Return the number of lines in which the word "joints" appears; add nothing else.

════════════════

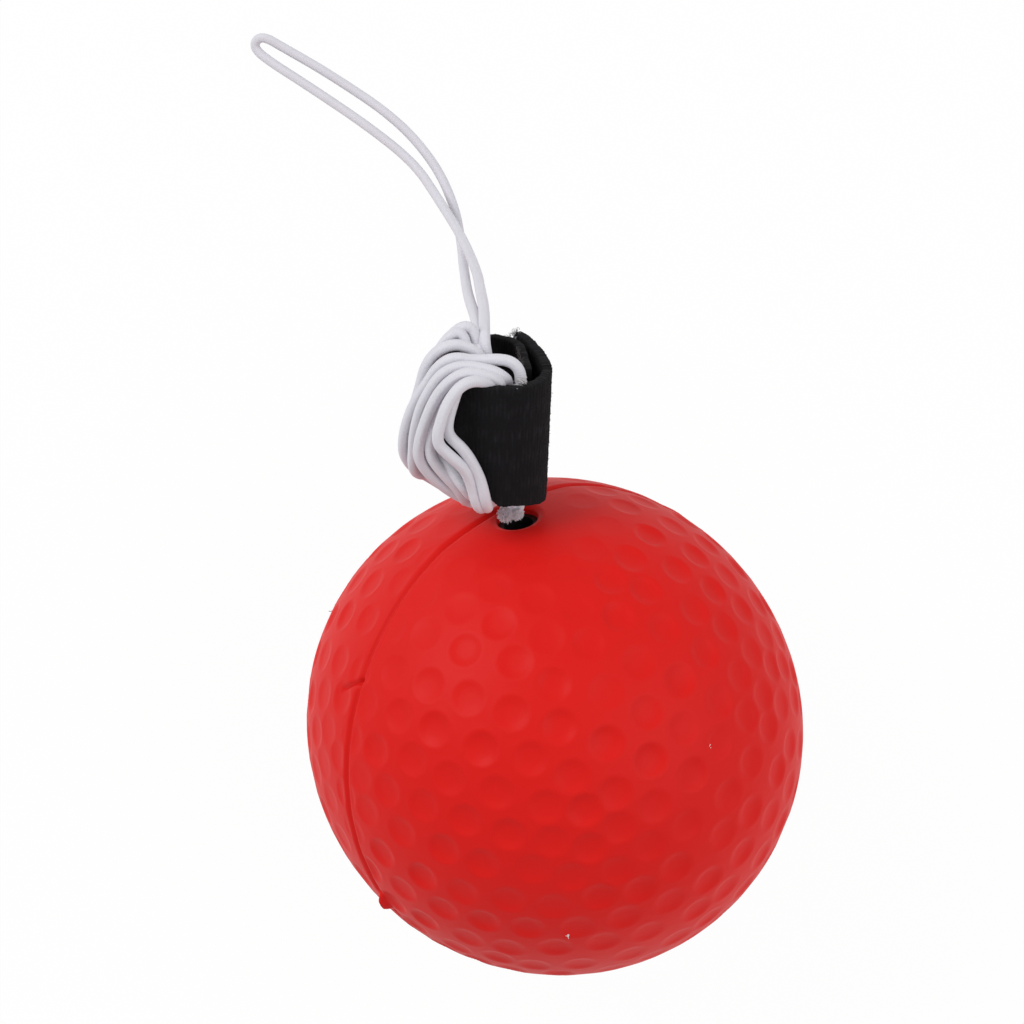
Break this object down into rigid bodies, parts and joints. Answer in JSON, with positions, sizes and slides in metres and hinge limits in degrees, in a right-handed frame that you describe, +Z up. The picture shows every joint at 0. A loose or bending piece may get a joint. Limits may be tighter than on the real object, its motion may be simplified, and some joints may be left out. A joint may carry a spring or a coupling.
{
  "type": "reflex ball",
  "caption": "Soft dimpled foam ball on a doubled elastic cord, the cord wound in a hank inside a hook-and-loop strap with its end loop free, for a boxing reflex headband.",
  "frame": {"origin": "the middle of the patch on which the foam ball rests, straight below the ball's centre", "axes": "+Z up; the ball's bore lies in the YZ plane and rises towards +Y, where the wound cord and its free loop lie; +X to the right when looking along +Y"},
  "size_m": [0.064, 0.1452, 0.0737],
  "materials": {
    "foam": "satin",
    "cord": "matte",
    "strap": "matte",
    "anchor": "matte"
  },
  "bodies": {
    "packed_ball": {"ball": "foam", "cord_anchor": "anchor", "cord_knot": "cord", "cord_hank": "cord", "cord_loop": "cord", "strap_wrap": "strap"},
    "strap_flap": {"strap_flap": "strap"}
  },
  "joints": [
    {"name": "flap_fold", "type": "hinge", "parent": "packed_ball", "child": "strap_flap", "pos_m": [0.00575, 0.03352, 0.05938], "axis": [-0.1908, -0.7574, -0.6244], "range_deg": [0, 110]}
  ]
}
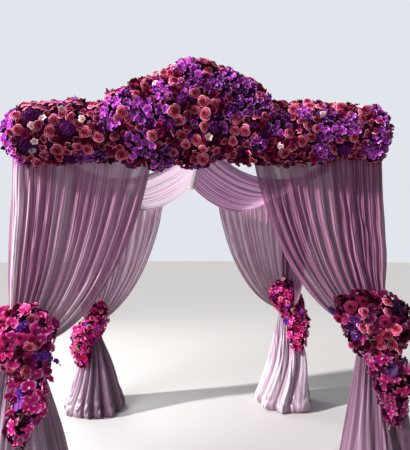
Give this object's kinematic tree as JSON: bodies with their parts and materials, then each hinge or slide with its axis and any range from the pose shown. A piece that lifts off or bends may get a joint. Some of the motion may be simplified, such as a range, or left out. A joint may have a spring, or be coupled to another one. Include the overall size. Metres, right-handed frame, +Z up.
{
  "type": "four-post floral wedding canopy with tied drapes",
  "caption": "Square four-post wedding canopy with a flower garland on the front beam, a swagged ceiling, tied-back sheer curtains, flared tails and bouquets.",
  "frame": {"origin": "on the floor at the middle of the square of posts", "axes": "+Z up, -Y towards the front with the garland, +X to the right of someone facing the front"},
  "size_m": [3.1922, 3.196, 3.2104],
  "materials": {
    "steel": "satin white paint",
    "plate": "matt black paint",
    "drape": "sheer mauve voile",
    "ribbon": "mauve satin",
    "blooms": "petals in pink, magenta, violet and burgundy"
  },
  "bodies": {
    "root": {"base_plate_front_left": "plate", "base_plate_front_right": "plate", "base_plate_rear_left": "plate", "base_plate_rear_right": "plate", "post_front_left": "steel", "post_front_right": "steel", "post_rear_left": "steel", "post_rear_right": "steel", "corner_fitting_front_left": "steel", "corner_fitting_front_right": "steel", "corner_fitting_rear_left": "steel", "corner_fitting_rear_right": "steel", "beam_front": "steel", "beam_right": "steel", "beam_rear": "steel", "beam_left": "steel", "rafter_centre": "steel", "curtain_front_left": "drape", "curtain_front_right": "drape", "curtain_right_front": "drape", "curtain_right_rear": "drape", "curtain_rear_right": "drape", "curtain_rear_left": "drape", "curtain_left_rear": "drape", "curtain_left_front": "drape", "tail_front_left": "drape", "tail_front_right": "drape", "tail_rear_left": "drape", "tail_rear_right": "drape", "ceiling_left": "drape", "ceiling_right": "drape", "tie_band_front_left": "ribbon", "tie_band_front_right": "ribbon", "tie_band_rear_left": "ribbon", "tie_band_rear_right": "ribbon", "garland_left": "blooms", "garland_crest": "blooms", "garland_right": "blooms", "bouquet_front_left": "blooms", "bouquet_front_right": "blooms", "bouquet_rear_left": "blooms", "bouquet_rear_right": "blooms"}
  },
  "joints": []
}
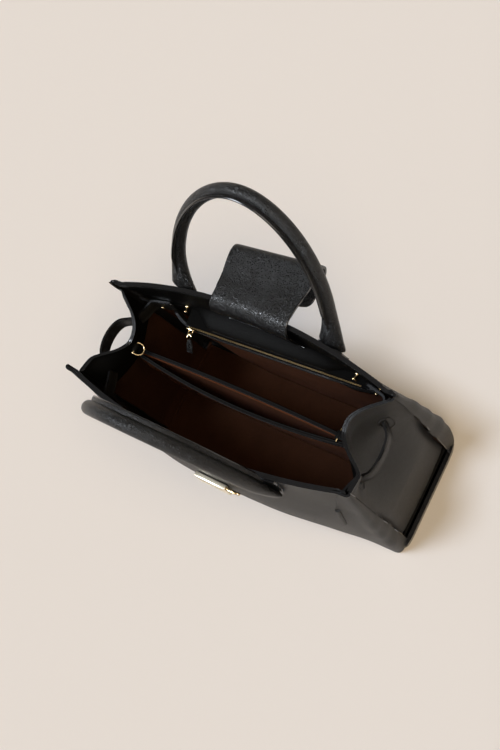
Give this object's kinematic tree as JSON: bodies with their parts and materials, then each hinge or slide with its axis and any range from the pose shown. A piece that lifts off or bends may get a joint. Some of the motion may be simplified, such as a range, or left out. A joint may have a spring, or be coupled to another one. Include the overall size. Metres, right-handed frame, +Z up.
{
  "type": "tote bag",
  "caption": "Structured open-top leather tote bag with rolled top handles, a fold-over closure flap, a front lock, folding gussets with side straps and a divided interior.",
  "frame": {"origin": "on the floor at the middle of the base's underside", "axes": "+Z up, X across the width, -Y towards the front face with the lock, +Y towards the rear face with the flap"},
  "size_m": [0.3427, 0.2428, 0.3754],
  "materials": {
    "black_leather": "pebbled, satin, with glossy painted edges",
    "brown_suede": "matt suede",
    "grey_board": "matt board",
    "black_tape": "woven",
    "gold_metal": "polished"
  },
  "bodies": {
    "bag": {"base_board": "grey_board", "base_lining": "brown_suede", "base_panel": "black_leather", "divider_front_band": "black_leather", "divider_front_panel": "brown_suede", "divider_rear_band": "black_leather", "divider_rear_panel": "brown_suede", "flap_root": "black_leather", "front_facing": "black_leather", "front_left_handle_tab": "black_leather", "front_lining": "brown_suede", "front_panel": "black_leather", "front_right_handle_tab": "black_leather", "left_fastened_stud": "gold_metal", "left_gusset": "black_leather", "left_gusset_facing": "black_leather", "left_gusset_lining": "brown_suede", "left_ring_loop": "black_leather", "left_side_strap": "black_leather", "left_spare_stud": "gold_metal", "lock_plate": "gold_metal", "lock_washer": "gold_metal", "pocket_binding": "black_leather", "pocket_panel": "brown_suede", "rear_facing": "black_leather", "rear_left_handle_tab": "black_leather", "rear_lining": "brown_suede", "rear_panel": "black_leather", "rear_right_handle_tab": "black_leather", "right_fastened_stud": "gold_metal", "right_gusset": "black_leather", "right_gusset_facing": "black_leather", "right_gusset_lining": "brown_suede", "right_ring_loop": "black_leather", "right_side_strap": "black_leather", "right_spare_stud": "gold_metal", "zipper_lower_tape": "black_tape", "zipper_teeth": "gold_metal", "zipper_upper_tape": "black_tape"},
    "front_handle": {"front_handle": "black_leather"},
    "rear_handle": {"rear_handle": "black_leather"},
    "flap": {"closure_flap": "black_leather"},
    "flap_end": {"flap_tip": "black_leather", "flap_catch": "gold_metal"},
    "zip_slider": {"zipper_slider": "gold_metal"},
    "zip_pull": {"zipper_pull_link": "gold_metal", "zipper_pull_tab": "black_leather"},
    "bolt": {"lock_bolt": "gold_metal"},
    "left_ring": {"left_d_ring": "gold_metal"},
    "right_ring": {"right_d_ring": "gold_metal"}
  },
  "joints": [
    {"name": "front_handle_hinge", "type": "hinge", "parent": "bag", "child": "front_handle", "pos_m": [0, -0.07741, 0.213], "axis": [1, 0, 0], "range_deg": [-2, 75]},
    {"name": "rear_handle_hinge", "type": "hinge", "parent": "bag", "child": "rear_handle", "pos_m": [0, 0.07525, 0.2385], "axis": [1, 0, 0], "range_deg": [-60, 27]},
    {"name": "flap_fold", "type": "hinge", "parent": "bag", "child": "flap", "pos_m": [0, 0.0681, 0.2472], "axis": [1, 0, 0], "range_deg": [0, 165]},
    {"name": "flap_end_fold", "type": "hinge", "parent": "flap", "child": "flap_end", "pos_m": [0, 0.1215, 0.2348], "axis": [1, 0, 0], "range_deg": [0, 90]},
    {"name": "zip_slide", "type": "slide", "parent": "bag", "child": "zip_slider", "axis": [0.9988, 0.0499, 0], "range_m": [0, 0.19]},
    {"name": "zip_pull_hinge", "type": "hinge", "parent": "zip_slider", "child": "zip_pull", "pos_m": [-0.09044, 0.03747, 0.1755], "axis": [0.9988, 0.0499, 0], "range_deg": [-48, 42]},
    {"name": "bolt_slide", "type": "slide", "parent": "bag", "child": "bolt", "axis": [1, 0, 0], "range_m": [0, 0.006]},
    {"name": "left_ring_hinge", "type": "hinge", "parent": "bag", "child": "left_ring", "pos_m": [-0.12926, 0, 0.19709], "axis": [0, 1, 0], "range_deg": [-80, 75]},
    {"name": "right_ring_hinge", "type": "hinge", "parent": "bag", "child": "right_ring", "pos_m": [0.1209, 0, 0.20354], "axis": [0, 1, 0], "range_deg": [-10, 110]}
  ]
}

════════════════

SOLVED PROBLEM: 4